When the season started, I was returned to the first team; however, I had had very little time practicing with the first team and did not feel any chemistry with the first team. Awkward, rusty and uncomfortable at the first of the season, my first few games probably did not impress anyone. Unsurprisingly, I began to share more and more playing time in the games with my freshman rival who could seemingly to do no wrong. Though he did not really play better than me, the bar was not set as high for him as he was still developing.
One day, in the middle of the season, while I practiced my shooting at the playground. I was approached the stranger (my unofficial basketball tutor). After immediately telling him about the situation I ask him what he thought about what I should do. He asked a few more questions, pondered for what seemed like hours, and said, “You have nothing to worry about.”
I said angrily, “I have nothing to worry about?! Haven’t you heard a word I’ve said? This is really bad.”
He replied, “As soon as his tennis schedule conflicts with his basketball schedule, he will choose tennis, and the problem will go away.”
“What makes you think he will choose tennis?” I asked, still angry. “He is getting pretty good at basketball, and he plays as much as I do.”
He replied, “Because country clubs and tennis lessons are expensive. His family has invested a lot of time and energy into tennis, and they are not about to throw all that away for a chance to play with a bunch of good for nothing Mexicans.” He continued, “You just watch. Maybe this summer, maybe during fall practice, or maybe later, he will be gone as suddenly as he arrived. Poof, problem solved.”
As the weeks went by, the stranger’s predictions seemed to be coming true. Eddie, despite his initial promise, began to struggle with the balance of tennis and basketball. He missed practices and games here and there, and eventually, it was clear that he was prioritizing tennis. He was not willing to let go of the country club lifestyle, and it seemed he had no intentions of playing on the JV team for much longer. Coach Felix was tolerant of his absences for some reason, but I didn’t think Coach Goodwin would put up with it when Eddie got the varsity squad.
As promised, James' tennis schedule did eventually conflict with our basketball schedule. He missed a few practices and then, unsurprisingly, Coach Henry decided to bench him for a few games as a punishment or wake-up call. It seemed that the problem was resolved, at least for the moment. But as the district championship was still up for grabs, I couldn't shake the feeling that this was only a temporary solution.

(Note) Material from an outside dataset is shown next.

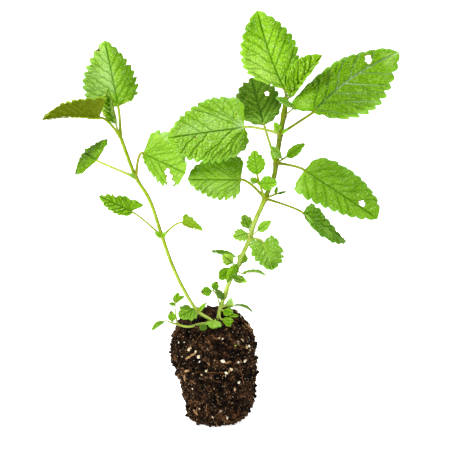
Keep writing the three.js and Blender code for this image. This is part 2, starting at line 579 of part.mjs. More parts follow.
// Grains of perlite, half sunk in the ball's side.
function perliteGrains() {
  const random = randomNumbers(PERLITE_SEED);
  const grains = [];
  for (let i = 0; i < PERLITE_COUNT; i++) {
    const height = THREE.MathUtils.lerp(PERLITE_HEIGHTS.low, PERLITE_HEIGHTS.high, random());
    const angle = 2 * Math.PI * random();
    const size = THREE.MathUtils.lerp(PERLITE_RADIUS.least, PERLITE_RADIUS.most, random());
    const grain = new THREE.OctahedronGeometry(size);
    grain.rotateZ(angle + random());
    grain.rotateX(random());
    const radius = rootBallRadiusAt(height);
    const x = radius * Math.cos(angle) + ballDrift(height);
    grain.translate(x, radius * Math.sin(angle), height);
    grains.push(toSolid(grain));
  }
  return grains;
}

// ---------------------------------------------------------------- assembly

const group = new THREE.Group();

function addNode(name, solid, colour, roughness) {
  const material = new THREE.MeshStandardMaterial({ color: colour, roughness, metalness: 0 });
  const mesh = new THREE.Mesh(toGeometry(solid), material);
  mesh.name = name;
  group.add(mesh);
}

const stemSolids = {};
const stemRooms = {};
for (const [key, stem] of Object.entries(STEMS)) {
  stemSolids[key] = toSolid(stemGeometry(stem, 0));
  stemRooms[key] = toSolid(stemGeometry(stem, CLEARANCE));
}

const startOf = ({ stem, from }) => vec(STEMS[stem].points[from]);
const leafRoom = (leaf) => toSolid(leafGeometry(leaf, startOf(leaf), CLEARANCE));

// The stems stand in plain holes, and stalks that leave them at soil level lie in grooves.
let soil = toSolid(rootBallGeometry());
for (const grain of perliteGrains()) soil = soil.add(grain);
for (const room of Object.values(stemRooms)) soil = soil.subtract(room);
for (const leaf of LEAVES) if (leaf.from === 'soil') soil = soil.subtract(leafRoom(leaf));
addNode('root_ball', soil, COLOURS.soil, SOIL_ROUGHNESS);

for (const [key, solid] of Object.entries(stemSolids)) {
  let whole = solid;
  for (const axil of AXIL_LEAVES[key]) {
    const leaf = { ...axil, base: STEMS[key].points[axil.from], teeth: AXIL_TEETH };
    whole = whole.add(toSolid(leafGeometry(leaf, null)));
    stemRooms[key] = stemRooms[key].add(toSolid(leafGeometry(leaf, null, CLEARANCE)));
  }
  addNode(`${key}_stem`, whole, COLOURS.stem, STEM_ROUGHNESS);
}

// A leaf or shoot, cut back from its stem and from the neighbours that it makes way for.
function cleared(solid, { stem, clear = [] }) {
  let rest = solid.subtract(stemRooms[stem]);
  for (const name of clear) {
    rest = rest.subtract(leafRoom(LEAVES.find((leaf) => leaf.name === name)));
  }
  return rest;
}

for (const leaf of LEAVES) {
  let solid = cleared(toSolid(leafGeometry(leaf, startOf(leaf))), leaf);
  for (const hole of leaf.holes ?? []) solid = solid.subtract(holeCutter(leaf, hole));
  addNode(leaf.name, solid, COLOURS[leaf.colour ?? 'leaf'], LEAF_ROUGHNESS);
}

for (const shoot of SHOOTS) {
  const [first, ...others] = shoot.leaves;
  const fork = stalkCurve(first, startOf(shoot)).getPoint(SHOOT_FORK);
  let solid = toSolid(leafGeometry(first, startOf(shoot)));
  for (const leaf of others) solid = solid.add(toSolid(leafGeometry(leaf, fork)));
  addNode(shoot.name, cleared(solid, shoot), COLOURS.leaf, LEAF_ROUGHNESS);
}

export default group;
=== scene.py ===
# A young lemon balm plant with its bare root ball, dressed for the camera around the packed
# frame: toothed, quilted leaves, square stems with a runner, and a crumbly peat ball with
# perlite, bark and roots. The lists are in millimetres in the frame's own axes, as the solids
# are, and MM turns them into metres.

import math
from collections import namedtuple

import bmesh
import bpy
import numpy as np
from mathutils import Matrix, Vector, noise


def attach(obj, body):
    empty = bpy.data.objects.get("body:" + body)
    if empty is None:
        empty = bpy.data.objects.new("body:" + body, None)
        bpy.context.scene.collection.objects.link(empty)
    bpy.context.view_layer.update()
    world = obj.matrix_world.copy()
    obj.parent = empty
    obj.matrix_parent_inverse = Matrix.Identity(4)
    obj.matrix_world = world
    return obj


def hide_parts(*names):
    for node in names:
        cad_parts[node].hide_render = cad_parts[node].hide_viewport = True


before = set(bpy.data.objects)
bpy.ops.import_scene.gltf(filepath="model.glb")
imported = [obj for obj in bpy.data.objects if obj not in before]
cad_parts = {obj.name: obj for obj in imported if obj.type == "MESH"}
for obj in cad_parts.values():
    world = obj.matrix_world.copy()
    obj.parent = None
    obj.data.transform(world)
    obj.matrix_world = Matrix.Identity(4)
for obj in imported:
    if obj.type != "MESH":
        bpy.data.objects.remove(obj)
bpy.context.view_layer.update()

MM = 0.001

# ---------------------------------------------------------------- driving dimensions

BLADE_THICKNESS = 0.34
MESH_STEP = 0.37  # between neighbouring points of a blade
FULL_WIDTH = 26  # leaves narrower than this have less relief
TIP_HALF_WIDTH = 0.25
TIP_START, TIP_SHAPE = 0.3, (1.1, 0.85)  # where in the last tooth the tip starts to close, and how
TOOTH_CREST = 0.62  # where a tooth's crest lies between its two notches
TOOTH_ROUNDNESS = 0.6
TOOTH_DEPTHS = (0.7, 0.6)  # the least depth of a notch as a share, and how much more at random
SCALLOP = 0.85  # how deep the notches are, as a share of the solid's
CREST_LEAN = 0.08  # how far a crest leans to the tip, as a share of its tooth
VEIN_SWEEP = 0.25  # how far the rows across a blade sweep forward at its base
LOBE_ROUNDNESS, LOBE_FALLOFF = 1.5, 6
FOLD_ROUND = 0.7  # radius of the fold along the midrib
RIPPLE_PER_TOOTH, RIPPLE_ACROSS = 1.1, 2.5  # phase of a waved margin, in radians
STALK_RADIUS = (0.32, 0.018, 0.8)  # at no width, how much more per mm of width, and the most
STALK_SWELLING = (1.45, 1.3, 1.15, 1.05)  # of a stalk's first places, at its stem
STALK_CURVE = 0.25  # how soon a stalk turns into its blade's direction
STALK_STEPS, STALK_SIDES = 14, 10
STALK_GROOVE = 0.28
MIDRIB_END = 0.93  # where the midrib fades out, as a share of the length
MIDRIB_RADIUS = 0.22  # at its thin end
SHOOT_FORK = 0.8  # where a shoot's other leaves leave its first leaf's stalk
AXIL_TEETH = 2
AXIL_SEED, SHOOT_SEED, SHOOT_SEED_STEP = 60, 80, 5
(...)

As the season’s end came closer, my instincts told me that the stranger was right. Eddie James never missed a basketball practice, but he also never missed a tennis practice or tournament. And it was becoming obvious that he was making rapid progress as a tennis player. Even at basketball practices, he would often focus more on his tennis swing during lulls in the action than on his basketball moves.
But I couldn't help but feel a bit jealous of him. Maybe it was the fact that he had such a unique haircut that stood out from the other players, or maybe it was the fact that he was already a varsity tennis player while I was still to trying keep my status on the junior varsity basketball team.
One day, I decided to confront him directly. "Hey, man, why are you so focused on tennis?" I asked him. "Don't you want to be a great basketball player too?"
He looked at me with a mix of surprise and amusement. "I do want to but, you sophomores seem to have a bond that I can’t seem to break into. You all have something special.” I had not seen that at all, and I think it took an outsider to see that comradery.
During one particularly intense game against one of our rival schools, I found myself sitting on the bench more than usual. Coach Henry seemed to have full confidence in Eddie, giving him more playing time and crucial moments on the court. The frustration bubbled inside me, threatening to boil over. I almost did not notice that we did not have possession of the ball and there may not be time for one more play for us to get the win.
In a spirited but heated timeout, as the Coach Felix laid out the final play if we got the ball back, I felt a surge of determination as he called my name to enter the game. I assumed it was for my defensive hustle and knack for steals. Uncharacteristically, he also kept Eddie in as well. This was my chance to prove myself, to show that I belonged on that court just as much as Eddie. Soon after entering the game, while our opponents were trying to run out the clock, I anticipated a pass towards the player I was guarding. Stealing the ball and dribbling quickly down the court, I looked at the clock.
With seconds ticking away, I saw Eddie open with a great shot opportunity. As the seconds seemed to go in slow motion, I had a decision to make. Should I pass to my teammate and allow him the chance to shine, or should I continue to dribble the ball and take it upon myself to score?
Despite my mixed feelings, I instinctively passed to the open man. Without hesitation, Eddie turned to the basket and let the ball fly. I turned away, unable to endure the outcome or consequences of my selfless decision. But our home team crowd let me know that I had made the right decision as they let out a roar.
Much of that season was a blur. as I continued to struggle to find my footing, both on and off the court. I tried to focus on improving my own skills, but also felt good that I had made the right decision at a crucial time in the season. With that I could live with it and the season, as difficult and unsatisfying as it was overall.